On Oct. 25, Haiti held presidential and second-round parliamentary elections. Although you had stated in your press conference with Prime Minister Evans Paul during your pre-election visit there that it was “imperative” that these elections be successful, the elections that Haiti delivered were marred by fraud and irregularities. For example, when the BCEN – the official national electoral dispute bureau – sampled 78 voting center tally sheets in November in response to a political party challenge, it found that all 78 of them contained evidence of fraud or irregularities. According to its Jan. 3 report, the government-appointed Independent Electoral Evaluation Commission, which reviewed 1,771 tally sheets, found that 92 percent contained at least one serious irregularity and more than half exhibited at least three serious irregularities.
The electoral process has now been rejected by most sectors of Haitian civil society. The government-appointed Independent Electoral Evaluation Commission, which reviewed 1,771 tally sheets, found that 92 percent contained at least one serious irregularity and more than half exhibited at least three serious irregularities.
The Evaluation Commission warned that if Haiti’s leaders come to power through tarnished elections, it would “further aggravate the political crisis and instability of the country.” It recommended substantial changes to restore confidence, including the resignation of electoral council members implicated in fraud before proceeding with the presidential run-off elections, currently scheduled for Jan. 24.
The commission’s concerns with the tarnished elections are broadly shared across Haitian society. The most prominent Haitian human rights groups have joined the call for substantial reforms, and the largest electoral observation coalition has announced it will not observe Sunday’s voting.
The Catholic and Protestant churches have joined the critique. Four of the nine electoral councillors have resigned or suspended their participation.
The eight largest opposition political parties and Jude Celestin, one of the two candidates officially qualified for the presidential run-off, have announced that they will not participate on Sunday. On Tuesday, Haiti’s Chamber of Commerce and Industry announced its opposition to holding the run-off without improvement of the electoral system.

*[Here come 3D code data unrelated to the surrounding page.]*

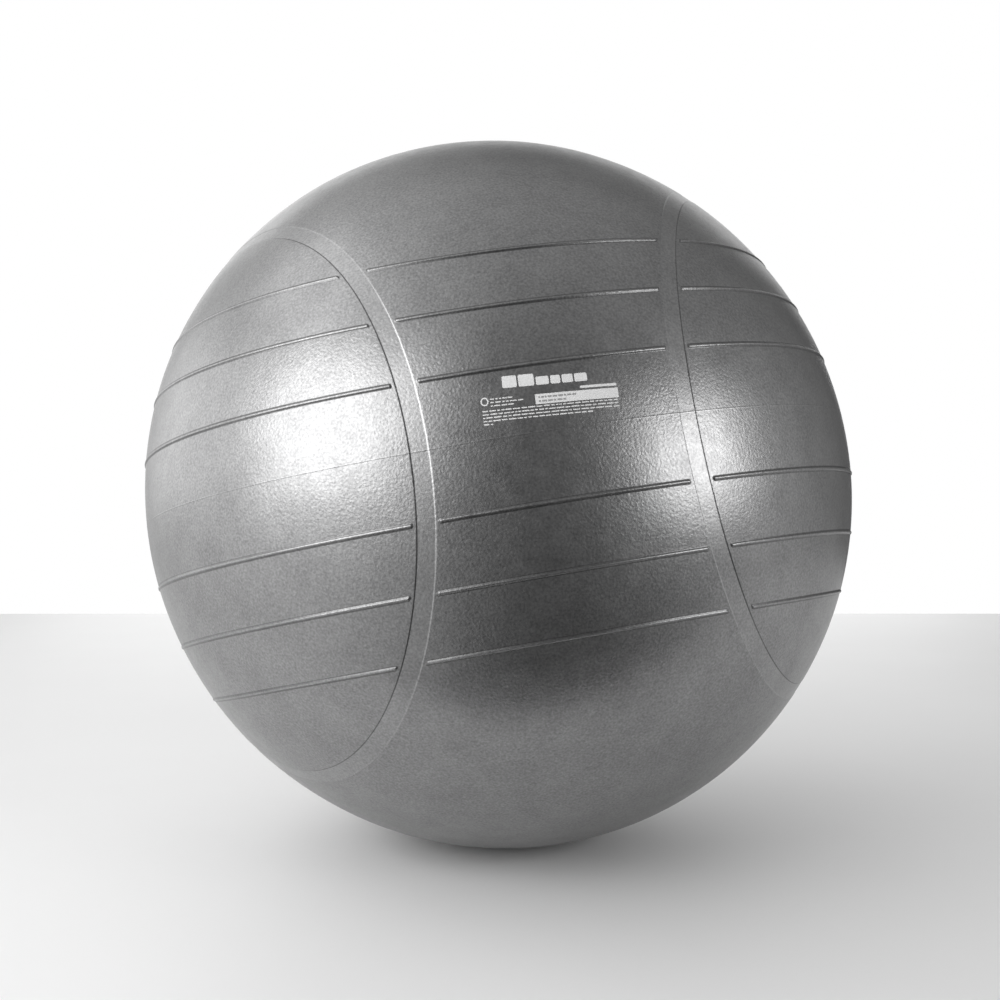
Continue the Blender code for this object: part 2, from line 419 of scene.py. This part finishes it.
def build_skin(*looks):
    """The hollow skin, outside and inside, with one of these materials for each look."""
    hole = math.degrees(math.acos(HOLE_RADIUS / BALL_RADIUS))
    bm = bmesh.new()
    levels = [hole - below for below in HOLE_LINES] + skin_latitudes()
    rings = [ring(bm, level, BALL_RADIUS) for level in levels]
    for upper, lower in zip(rings, rings[1:]):
        bridge(bm, upper, lower)
    close_pole(bm, rings[-1], BALL_RADIUS)
    cut_pattern(bm)
    for face in bm.faces:
        face.material_index = look(direction(face))
    for vert in bm.verts:
        vert.co = on_skin(vert.co.normalized())

    # The flat that it rests on, with an edge cut round it
    foot = [face for face in bm.faces if face.calc_center_median().dot(DOWN) > CENTRE_HEIGHT * FOOT_FROM]
    bmesh.ops.bisect_plane(bm, geom=with_borders(foot), plane_co=DOWN * CENTRE_HEIGHT, plane_no=DOWN)
    press_flat(bm.verts, CENTRE_HEIGHT)

    # The edge of the hole, and the inside
    lip = [ring(bm, hole, BALL_RADIUS - depth) for depth in HOLE_EDGE]
    inner_radius = BALL_RADIUS - WALL
    lowest = -90.0 + (90.0 + hole) / INNER_RINGS
    inner_step = (lowest - hole) / INNER_RINGS
    inner = [ring(bm, hole + inner_step * k, inner_radius) for k in range(1, INNER_RINGS)]
    chain = [rings[0]] + lip + inner
    for upper, lower in zip(chain, chain[1:]):
        bridge(bm, lower, upper)
    inside = [vert for made in inner for vert in made] + [close_pole(bm, inner[-1], inner_radius)]
    for vert in inside:
        way = vert.co.normalized()
        vert.co = way * (inner_radius + unevenness(way))
    press_flat(inside, CENTRE_HEIGHT - WALL)
    bmesh.ops.recalc_face_normals(bm, faces=bm.faces)
    piece = add_piece("skin", bm, "ball", "skin", *looks)
    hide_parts("ball_shell")


# ---- print ----


def print_unit(x, y):
    """The direction in the even pattern of a point of the print, given in metres along and up the print."""
    turn = math.radians(PRINT_TURN)
    along = x * math.cos(turn) - y * math.sin(turn)
    up = x * math.sin(turn) + y * math.cos(turn)
    latitude = math.radians(PRINT_LATITUDE) + up / BALL_RADIUS
    azimuth = math.radians(PRINT_AZIMUTH) + along / BALL_RADIUS / math.cos(latitude)
    flat = on_seam(math.degrees(azimuth)) * math.cos(latitude)
    return flat + Vector((0.0, 0.0, math.sin(latitude)))


def ink_bar(bm, left, bottom, width, height, lift=0.0, corner=BAR_CORNER):
    """A bar of ink with rounded corners, following the skin."""
    pieces = max(1, math.ceil(width / BAR_PIECE))
    columns = sorted({0.0, corner, width - corner, width} | {width * k / pieces for k in range(1, pieces)})
    levels = {}
    for out in columns:
        inset = corner - math.sqrt(max(0.0, corner**2 - max(0.0, corner - min(out, width - out)) ** 2))
        inset = min(inset, height / 2 - THINNEST_END)
        for place, y in enumerate((bottom + inset, bottom + height - inset)):
            unit = print_unit(left + out, y)
            for layer, up in enumerate((lift - INK, lift + INK)):
                levels[out, place, layer] = bm.verts.new(on_skin(unit, up))
    for here, there in zip(columns, columns[1:]):
        around = [(0, 0), (1, 0), (1, 1), (0, 1)]
        for (place, layer), (next_place, next_layer) in zip(around, around[1:] + around[:1]):
            bm.faces.new((levels[here, place, layer], levels[there, place, layer],
                          levels[there, next_place, next_layer], levels[here, next_place, next_layer]))
    for end in (columns[0], columns[-1]):
        bm.faces.new([levels[end, place, layer] for place, layer in ((0, 0), (1, 0), (1, 1), (0, 1))])


def ink_ring(bm, x, y, radius, width, segments=40):
    """A plain ring of ink, following the skin."""
    rounds = []
    for reach, up in ((radius, -INK), (radius, INK), (radius - width, INK), (radius - width, -INK)):
        turns = [math.tau * step / segments for step in range(segments)]
        units = [print_unit(x + reach * math.cos(a), y + reach * math.sin(a)) for a in turns]
        rounds.append([bm.verts.new(on_skin(unit, up)) for unit in units])
    for here, there in zip(rounds, rounds[1:] + rounds[:1]):
        bridge(bm, here, there)


def dashes(bm, rng, left, right, bottom):
    """A row of short bars with gaps, as small print looks from afar."""
    place = left
    while place < right - LAST_DASH:
        width = min(rng.uniform(*DASH_WIDTHS), right - place)
        ink_bar(bm, place, bottom, width, DASH_HEIGHT * rng.uniform(*DASH_SHARES))
        place += width + rng.uniform(*DASH_GAPS)


def build_print(white_ink, grey_ink):
    """A generic print: plain blocks, a ring, a box and rows of dashes, none of which can be read."""
    rng = random.Random(7)
    bm = bmesh.new()
    place = BLOCKS_LEFT
    for width, height in BLOCKS:
        ink_bar(bm, place, BLOCKS_BOTTOM, width, height, corner=BLOCK_CORNER)
        place += width + BLOCK_GAP
    ink_bar(bm, *THIN_BAR)
    ink_bar(bm, *WHITE_BOX)
    ink_ring(bm, *RING_MIDDLE, RING_RADIUS, RING_WIDTH)
    for row in ROWS_BY_RING + ROWS_BELOW:
        dashes(bm, rng, *row)
    bmesh.ops.recalc_face_normals(bm, faces=bm.faces)
    add_piece("print_white", bm, "ball", "skin", white_ink, crease=INK_CREASE)

    bm = bmesh.new()
    for left, right, bottom in ROWS_IN_BOX:
        place = left
        while place < right - LAST_BOX_DASH:
            width = rng.uniform(*BOX_DASH_WIDTHS)
            ink_bar(bm, place, bottom, width, BOX_DASH_HEIGHT, lift=INK)
            place += width + BOX_DASH_GAP
    bmesh.ops.recalc_face_normals(bm, faces=bm.faces)
    add_piece("print_grey", bm, "ball", "skin", grey_ink, crease=INK_CREASE)


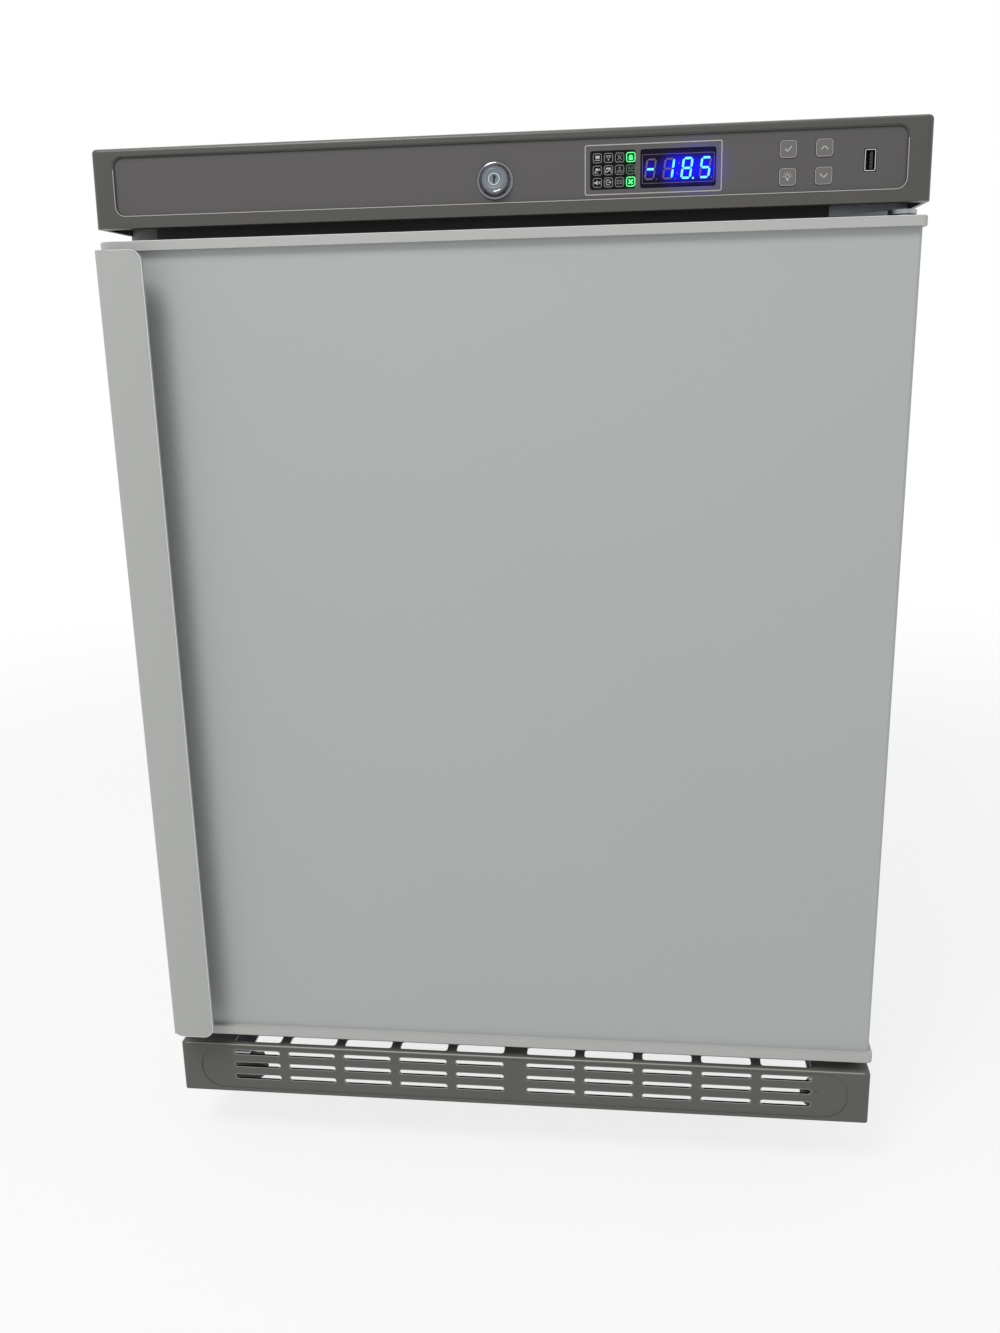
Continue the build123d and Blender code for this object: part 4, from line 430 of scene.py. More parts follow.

On Wednesday, Haiti’s Senate passed, without opposition, a resolution calling for the postponement of Sunday’s voting. Tens of thousands of Haitians have taken to the streets to protest the flawed elections.
All these senators, non-violent protesters, churches, human rights groups, political parties and others are playing by the rules of a democracy, trying to obtain fair elections that produce a legitimate government that gives Haiti a chance at the stability it desperately needs for economic development. The United States’ interests and highest ideals would be best served by supporting them, not the government and electoral apparatus that has squandered the Haitian public’s good faith through a relentless effort to distort the democratic process.
Forcing demonstrably flawed elections on unwilling voters risks disaster for Haiti and discredit for the United States. A government imposed without popular consent will struggle to obtain support for the hard choices it will need to make.
Furthermore, non-violent protesters whose justified grievances are ignored will inevitably be used by some people to justify less constructive actions. That process has apparently started, with the arson of electoral facilities over the weekend. Many Haitians warn that destructive protests will spiral to large-scale unrest.
Forcing demonstrably flawed elections on unwilling voters risks disaster for Haiti and discredit for the United States. Non-violent protesters whose justified grievances are ignored will inevitably be used by some people to justify less constructive actions.
The United States’ reputation has already suffered from our support for these elections, and our country is widely criticized in the press, on the streets, and among our traditional friends in Haiti for the gap between our principled commitment to democracy and our current practices in Haiti.
There is still time – though not much – for the U.S. government to support an electoral process that is fair and perceived to be fair. I urge the State Department to use that time and the United States’ influence to allow Haitians the chance to elect the legitimate and credible government that Haiti needs.